Omar García said that this movement would not stop
Facing a crowd that gave a chanting ovation to members of the Daniel Solís Gallardo Brigade, Omar García, an Ayotzinapa student and one of the survivors of the massacre, was the principal speaker at the meeting. The young normalista called on those present to add forces because “if we start going backwards, the government and its police bodies and soldiers, as well as paramilitaries, are going to disappear us all. Not one step back!”
He said that nothing will change if Peña Nieto resigns, if the governor or the mayors resign; what must change is the structure from below, “like our Zapatista brothers have already said, from here in Chiapas, everything must change from below, we have to change the structures, the basis of the government, to have a government with identity of its Mexican people and not a corrupt government that foments crime and impunity.”

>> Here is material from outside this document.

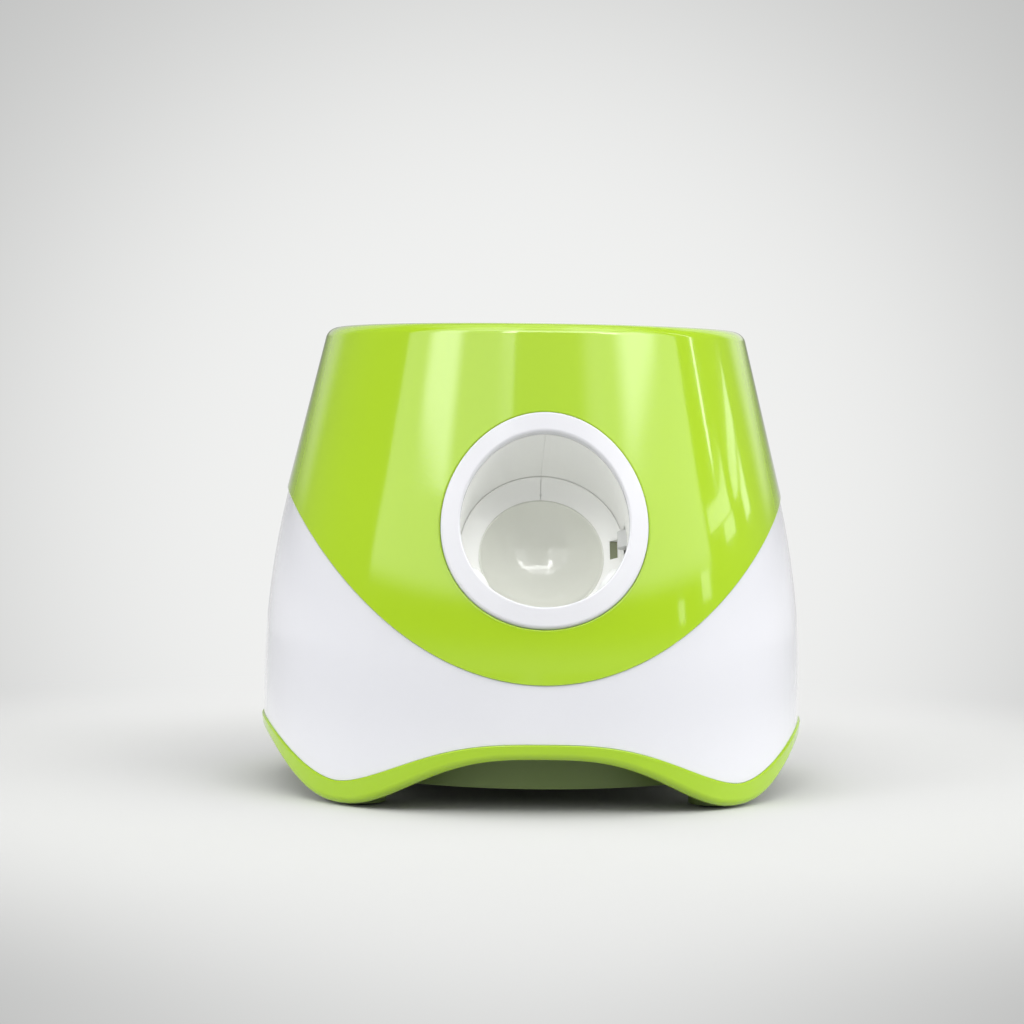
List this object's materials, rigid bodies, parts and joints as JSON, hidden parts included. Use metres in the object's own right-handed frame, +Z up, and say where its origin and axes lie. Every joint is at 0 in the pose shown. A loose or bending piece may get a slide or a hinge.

Manuel de Jesús Mendoza Vázquez, one of the spokespersons and leader of the National Coordinator of Education Workers (CNTE) called for a “teachers insurgency” for this coming November 20. “We must all go out in the streets, tell all the teachers and students that it’s not the time for parades, that these are times to go out and, to go out and protest, to go out and demand justice and the end of impunity,” Mendoza Vázquez said.
Víctor Hugo López Rodríguez, director of the Fray Bartolomé de Las Casas Human Rights Center, was the one responsible for reading the joint comunicado of the civilian organizations that showed their support and their demand for the live appearance of the 43 disappeared.
The Daniel Solís Gallardo Brigade No. 2 will have a meeting this Saturday EZLN comandantes and with members of the Good Government Juntas. They will hold a press conference at 6:00 PM and will go to Tuxtla afterwards, where they will hold another march and meeting on Sunday, and then leave for Oaxaca.